Mais ce sont là des réformes difficiles ou impossibles, et il vaut peut-être mieux s’occuper de celles qui sont simples. Il en est une que nous signalerons. Quoique le nombre des mariages en France soit relativement assez élevé, il serait bon qu’il fût plus considérable encore. Beaucoup d’unions illégitimes (peu fécondes, comme les statistiques semblent le démontrer, deviendraient légitimes, si les formalités, les longueurs, les dépenses qu’entraîne la célébration du mariage civil étaient supprimées. Or les ménages irréguliers sont beaucoup moins féconds que les ménages légitimes. Que d’avantages, non-seulement pour l’accroissement de la population, mais aussi pour la moralité publique, à rendre plus fréquens les mariages ! Et des mesures très simples auraient cet effet. Il faudrait peu d’efforts pour les imaginer, peu de temps pour les faire adopter.


V

Cependant le mal véritable, c’est la diminution croissante de la natalité. C’est contre ce fléau envahissant qu’il faut réunir tous nos efforts. Il n’est pas de Français aimant sa patrie qui n’ait le devoir de s’en préoccuper ; car, si l’on n’avise pas, si l’on n’arrête pas cette infécondité progressive, c’en est fait de la grandeur de la France.

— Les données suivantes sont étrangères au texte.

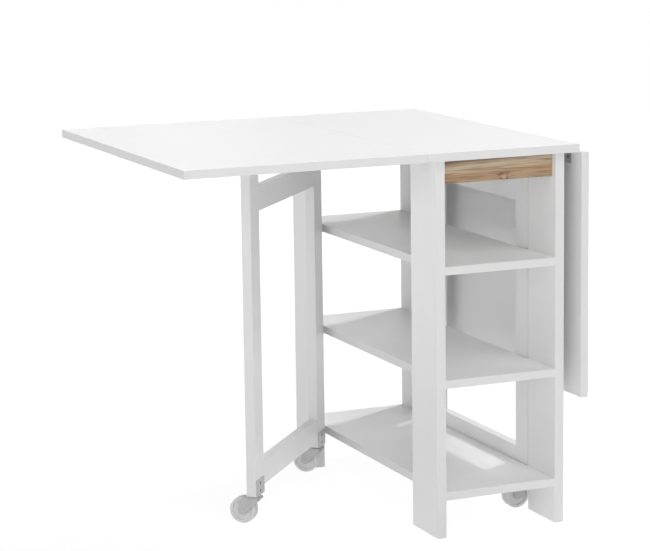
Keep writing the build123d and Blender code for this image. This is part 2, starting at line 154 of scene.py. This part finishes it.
finishNodes(["main_top", "left_leaf", "top_shelf", "middle_shelf", "bottom_shelf"],
            melamineBoard("white melamine board, flat", (0, 0, 1)))
finishNodes([n for n in nodes if n.endswith("_post") or n == "right_leaf"]
            + [n for n in nodes if n.startswith("right_gate") and n.endswith(("_stile", "_rail"))],
            melamineBoard("white melamine board, upright", (1, 0, 0)))
finishNodes([n for n in nodes if n.startswith("left_gate") and n.endswith(("_stile", "_rail"))],
            melamineBoard("white melamine board, swung gate", gateThin))
print("boards finished")

# Oak-print board of the two aprons: a printed foil with long grain, paler across the middle
# and browner below, with one small cracked knot that the grain flows round. Along its top edge
# it is darkened with painted shade, where the tabletop shades the apron. Widths around the knot
# are counted from its middle, where 1 is its rim.
oak = {
    # the dark top stops, 0.92 and 1.0, are painted shade under the tabletop; the rest are the
    # print's tones
    "printAndShadeZones": {0.0: "#B3A085", 0.1: "#B99B7C", 0.38: "#BA9A78", 0.52: "#CDB899", 0.72: "#D0BDA3",
              0.84: "#B6A188", 0.92: "#8E7A63", 1.0: "#705F4D"},  # from the lower edge up
    "streakHex": "#73573C",
    "crackHex": "#64472C",
    "knotHex": "#D2AC82",
    "lowZ": 0.687,
    "highZ": 0.734,
    "tilt": 0.045,  # how far the zones climb in a metre of board
    "wanderMm": 11,
    "wanderLongMm": 230,
    "wanderHighMm": 60,
    "fibreLongMm": 90,
    "fibreWideMm": 1.6,
    "fibreSpan": (0.38, 0.66),  # noise from no fibre to full fibre
    "fibreMost": 0.34,
    "streakLongMm": 55,
    "streakWideMm": 2.6,
    "streakSpan": (0.5, 0.62),
    "streakMost": 0.55,
    "knotX": 0.244,
    "knotZ": 0.694,
    "knotLongMm": 11,
    "knotHighMm": 5,
    "knotThrough": 1e3,  # metres, so the knot goes right through the board
    "knotReach": 2.2,  # how far out the grain is pushed aside
    "knotLiftMm": 7,
    "coreSpan": (0.2, 1.0),
    "coreMost": 0.6,
    "crackMm": 6,
    "crackRing": 1.1,
    "crackRingWide": 0.8,
    "crackSpan": (0.48, 0.6),
    "crackMost": 0.85,
    "poreDeepMm": 0.05,
    "rough": 0.46,
    "fibreRough": (-0.06, 0.08),  # added between the fibres and on them
}


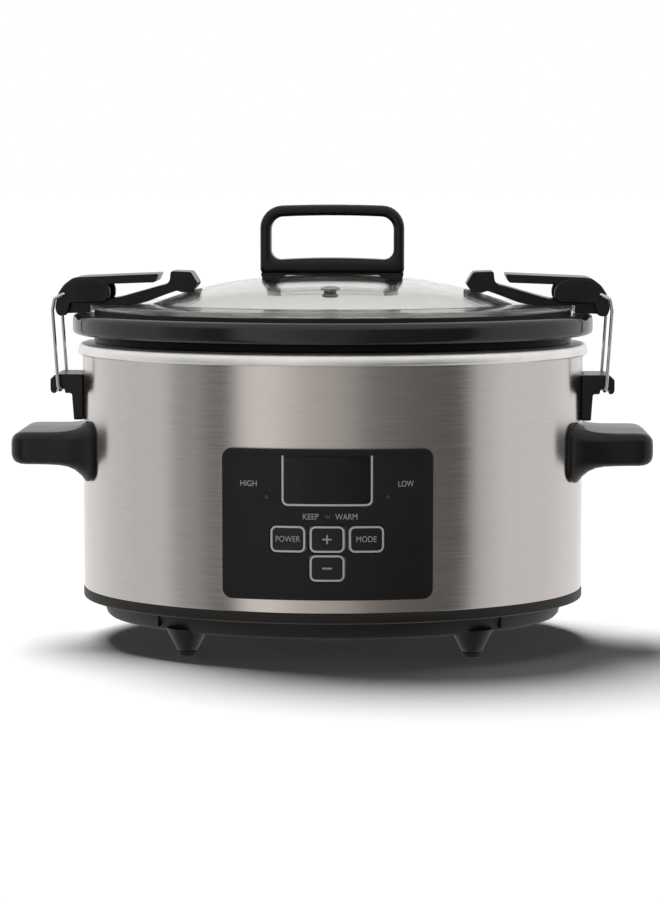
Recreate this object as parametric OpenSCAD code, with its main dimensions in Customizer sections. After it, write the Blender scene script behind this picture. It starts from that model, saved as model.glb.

Nous pouvons admettre comme un fait démontré que la population des villes n’est pas capable, à elle seule, de maintenir le niveau normal de la natalité. C’est la population des campagnes qui, seule, est prolifique. Malheureusement les agriculteurs et les habitans de la campagne émigrent vers les villes.

Est-il possible d’empêcher cet exode, ou, au moins, de le diminuer ? Pour notre part, nous le croyons. Les charges qui pèsent sur les paysans sont énormes. La révision du cadastre et de l’impôt foncier, réforme qui, nous l’espérons, sera bientôt entreprise, montrera à quel point l’impôt frappe lourdement et inégalement sur le paysan. Et que lui a-t-on donné pour compenser ces charges écrasantes ? Presque toutes les améliorations que la science et l’industrie ont apportées depuis cinquante ans à la vie sociale ont tourné au profit des habitans des villes. Les paysans n’en ont bénéficié que dans une faible mesure.

Ils ont payé l’impôt cependant. Non-seulement ils ont donné leur argent, mais ils ont donné à l’état leur temps et leur sang.